You say that you've "been working through Davidson because [you've] been struggling to understand why he might have thought that reasons were causes."

I'm struggling to understand why someone might think that reasons were not causes.

If the reason for my paying the phone bill is that I desire to make phone calls, then my desire to make phone calls is the cause for my paying the phone bill.

The reason is the cause, moreover it's the explanans for my action in virtue of being its cause.

This last is evident from the consideration that no normal person would accept a reason as an explanation if that reason were not causally related to what it was meant to explain.

For example, if I said my reason for paying my phone bill was that I thought Jupiter was the loveliest planet in the solar system, most wouldn't accept that as an explanation. The problem with it is that there is no causal relation between my action and my stated reason for taking that action.

I take all of this to be in line with Davidson in 'Actions, Reasons, and Causes'.

Clayton Littlejohn said...

Hi Dregs,

You wrote, "I'm struggling to understand why someone might think that reasons were not causes."

It's a struggle because I think these claims are distinct:

*Causalism: Rationalizing explanations are causal explanations.
* R = C: Explanatory reasons are the cases of one's actions.

If, as Davidson argues, the explanantes of causal explanations aren't themselves ever causes, it seems that one might consistently maintain that causalism is true and reject R=C in favor of:
*R=E: Explanatory reasons are the explanantes of rationalizing explanations.

I don't see anything in Davidson's work that justifies rejecting R=E in favor of R=C, but both claims are consistent with causalism. So, the view I was considering wasn't one on which there's no causal story to be told about an action.

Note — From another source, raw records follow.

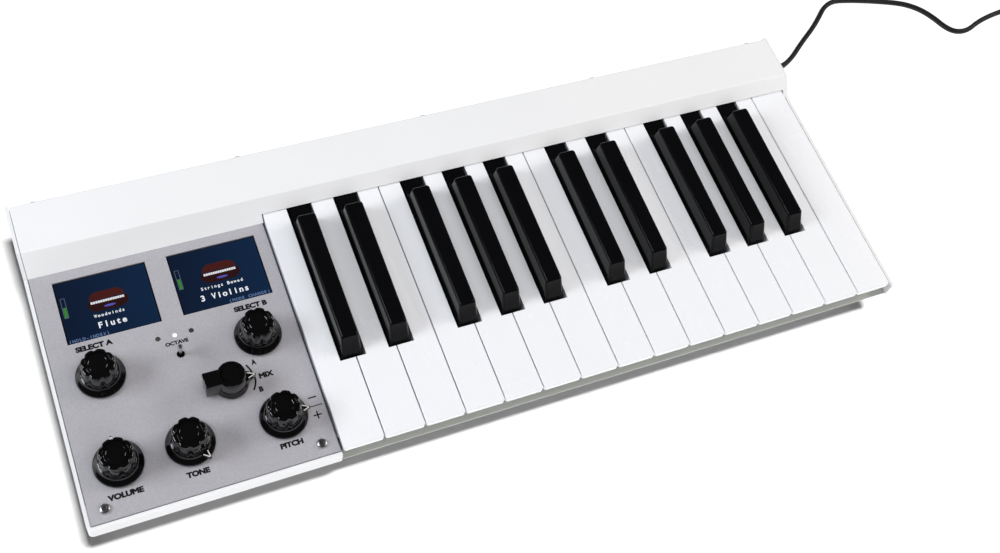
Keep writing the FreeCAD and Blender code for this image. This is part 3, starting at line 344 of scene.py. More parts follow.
def solder_mask(name):
    """Green lacquered circuit board with copper tracks showing through."""
    board = Finish(name, Specular_IOR_Level=0.6, Coat_Weight=0.4, Coat_Roughness=0.15)
    lines = board.node("ShaderNodeTexBrick", {"offset": 0.35},
                       {"Vector": board.spots, "Color1": (0.0, 0.0, 0.0), "Color2": (0.0, 0.0, 0.0),
                        "Mortar": (1.0, 1.0, 1.0), "Scale": 120.0, "Mortar Size": 0.06},
                       output=1)
    tracks = lines * board.ramp(board.grain(0.006, 1.0), 0.45, 0.55)
    board.set("Base_Color", board.mix(tracks, tint(18, 62, 40), tint(42, 104, 64)))
    board.set("Roughness", 0.28 + 0.15 * board.grain(0.01))
    board.relief(tracks, 0.00003, 0.5)
    return board.material


def pressed_felt(name, colour):
    """Matted wool: short fibres in every direction."""
    felt = Finish(name, Sheen_Weight=0.5, Sheen_Roughness=0.5, Specular_IOR_Level=0.1)
    fibres = felt.grain(0.0005, 6.0)
    felt.set("Base_Color", felt.mix(fibres, shade(colour, 0.7), shade(colour, 1.3)))
    felt.set("Roughness", 0.85 + 0.1 * fibres)
    felt.relief(fibres, 0.0003, 0.8)
    return felt.material


def dull_rubber(name, colour, depth=0.00003):
    """Rubber or soft PVC with a slightly dusty skin."""
    rubber = Finish(name, Specular_IOR_Level=0.35)
    dust = rubber.grain(0.006, 4.0)
    rubber.set("Base_Color", rubber.mix(dust, shade(colour, 0.8), shade(colour, 1.35)))
    rubber.set("Roughness", 0.5 + 0.2 * dust)
    rubber.relief(rubber.grain(0.0007, 2.0), depth, 0.4)
    return rubber.material


def printed_ink(name, colour):
    """Screen-printed ink with slightly uneven cover."""
    ink = Finish(name, Specular_IOR_Level=0.3)
    patches = ink.grain(0.0008, 3.0)
    ink.set("Base_Color", ink.mix(patches, shade(colour, 0.7), shade(colour, 1.5)))
    ink.set("Roughness", 0.45 + 0.2 * patches)
    return ink.material


def lit_colour(name, colour, strength=1.0, spread=0.08):
    """A part of the display picture, lit from behind in tiny dots."""
    glow = Finish(name, Base_Color=(0.0, 0.0, 0.0), Roughness=0.25, Emission_Strength=strength)
    dots = glow.grain(0.0004, 1.0)
    glow.set("Emission_Color", glow.mix(dots, shade(colour, 1 - spread),
                                        shade(colour, 1 + spread)))
    return glow.material


def lit_backdrop(name, low, high, left, width):
    """The display's background, which brightens towards its right end, under clear glass."""
    glass = Finish(name, Roughness=0.12, Specular_IOR_Level=0.4, Coat_Weight=0.25,
                   Coat_Roughness=0.03, Emission_Strength=1.0)
    glass.set("Base_Color", (0.0, 0.001, 0.003))
    axes = glass.node("ShaderNodeSeparateXYZ", {}, {0: glass.spots})
    across = glass.node("ShaderNodeMapRange", {}, {0: axes, 1: left, 2: left + width})
    wash = glass.grain(0.02, 2.0)
    glass.set("Emission_Color", glass.mix(across * 0.8 + wash * 0.2, low, high))
    return glass.material


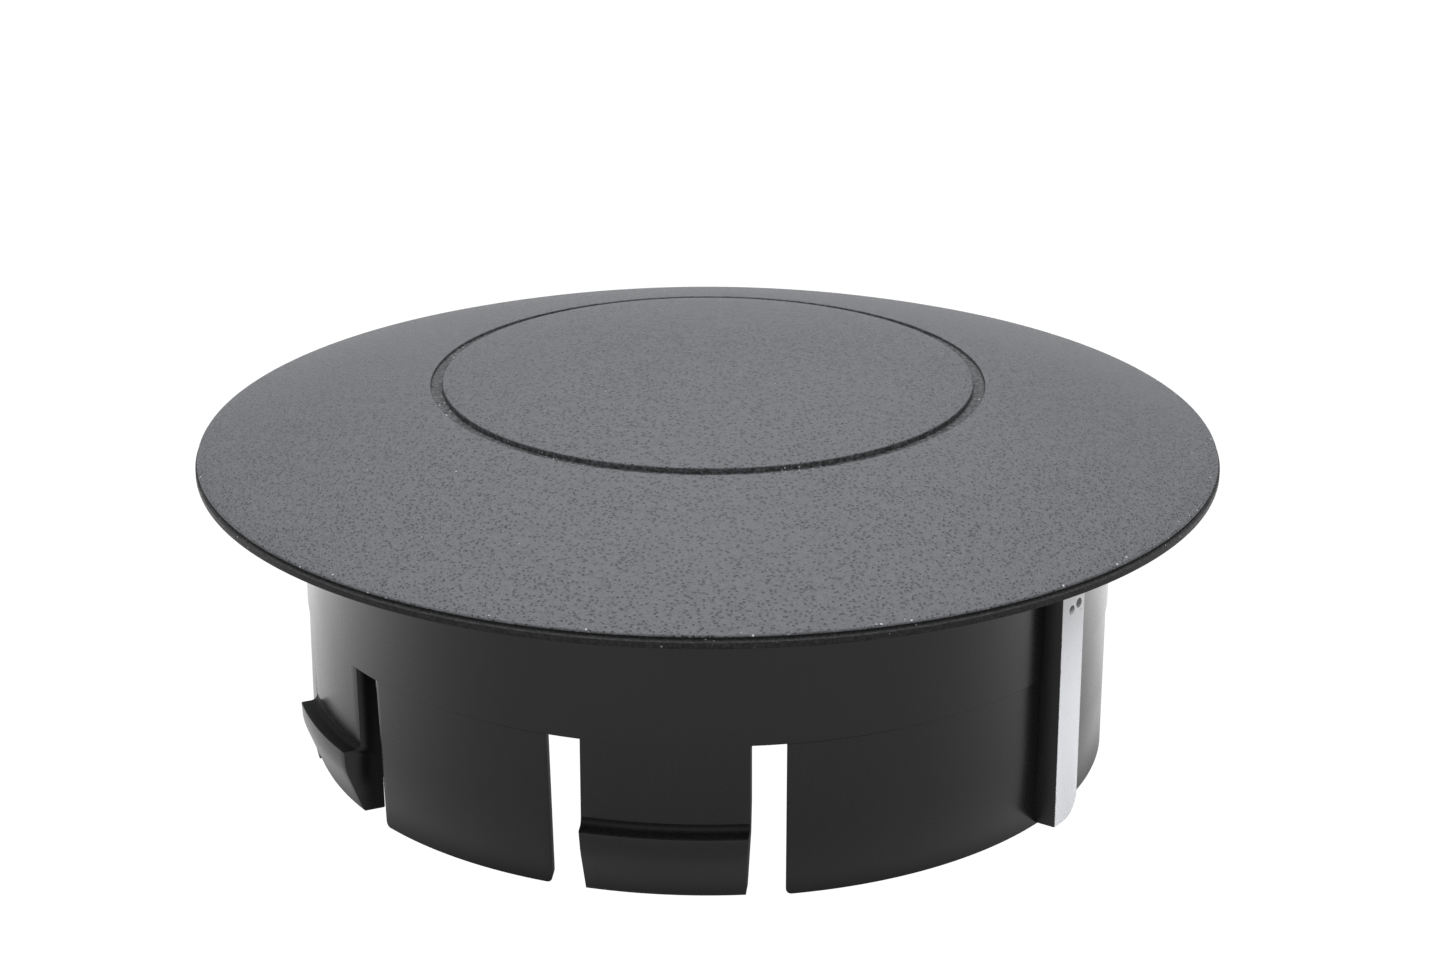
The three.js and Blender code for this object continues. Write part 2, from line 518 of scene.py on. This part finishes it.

If I thought, as you seem to, that cases are themselves exlanans, than I guess I wouldn't think there was an issue here. I was working under the assumption that Davidson's conclusions in 'Causal Relations' was correct and that there's nothing that could be both a cause and an explanans. Do you think that his arguments in that paper don't succeed?

Dregs said...

Hmm, it's true that I don't find all of Davidson's points in 'Causal Relations' compelling.

That said, I don't see where he denies that a cause can be an explanans.

Are you looking at his distinction between causes and causal explanations near the bottom of the first paragraph, last page?

Perhaps my difficulty in following this is that I take Davidson to argue in 'Actions, Reasons, and Causes' that:

(1) Reasons for actions are causal explanations, and (2) the primary reason for an action is the cause of that action.

It seems to follow from this that some causes are also the explanantes of causal explanations.

Clayton Littlejohn said...

Hi Dregs,

My guess is that Davidson's views in ARC were refined over time and the more refined view is in CR. I guess I find his arguments in CR convincing. The relata of explanatory relations are fine-grained and the relata of causal relations are coarse-grained. (Or, that's how it strikes me.)

Dregs said...

Let's say that I put a kettle of water on a stove, turn on the burner, and the water subsequently boils.

Let's also say that I want to explain why the water in the kettle boiled.

I might say, "Heat from the burner was conducted to the water, causing it to boil."

This would be a causal explanation.

The cause of the boiling was the heat from the burner, which also features in the explanans of the above causal explanation.

This seems to be a clear-cut instance of the explanans of a causal explanation being a cause.

I still don't understand why you'd deny that (or what in the CR excludes it, but that's a different question).

Clayton Littlejohn said...

Hi Dregs,

I'd agree that the transfer of heat caused the water to boil (although you might have meant something a bit different in talking about 'the heat' as the cause). So far, so good. I'd also agree that in saying this, you've offered an explanation:

(i) Heat from the burner was conducted to the water, causing it to boil.

I suppose the question I'd want to ask is this. The line Davidson seemed to be taking in CR is that the explanatory relation relates things that are individuated in a way that's fine-grained but that's not the case with the causal relation. To test whether this is so, we'd want to test whether apparent cases of event-citing causal explanations allow for a kind of truth-preserving substitution in which the event designator 'e' is replaced by another event designator 'e2' which happens to designate the same event as 'e'. My guess is this. In the apparent cases of event-citing explanations (as opposed to event-citing causal claims) we find that they seem explanatory because we take it for granted that the explanatorily relevant features of the event are mentioned in the causal claim but the event-citing causal claim isn't _really_ an explanation because it's logically equivalent to claims that aren't themselves explanatory and would be false if translated into more explicitly explanatory talk. (e.g., we shift from 'cause' to 'because', 'for the reason that', etc.)

Take an example from Steward's discussion. There's a device that's supposed to light some matches remotely. While testing it, Adam was holding a match and tried to get Beth's attention to get her to activate the device. To do this, he made a motion with his arm that involved a striking of the match which alerted Beth so she pressed the button. She wants this to be a case in which the following are true:
(ii) The match was struck, causing it to light.
(iii) The match didn't light because it was struck but because Beth activated the device.

I take cases like this to illustrate that the truth of event-citing causal claims doesn't turn on whether the relevant events are picked out by means of terms that mention their causally relevant features. If, however, the truth of an explanatory claim requires that the causally relevant features figure in the claim, then there must be more information contained in an explanatory claim than the event-citing causal claims.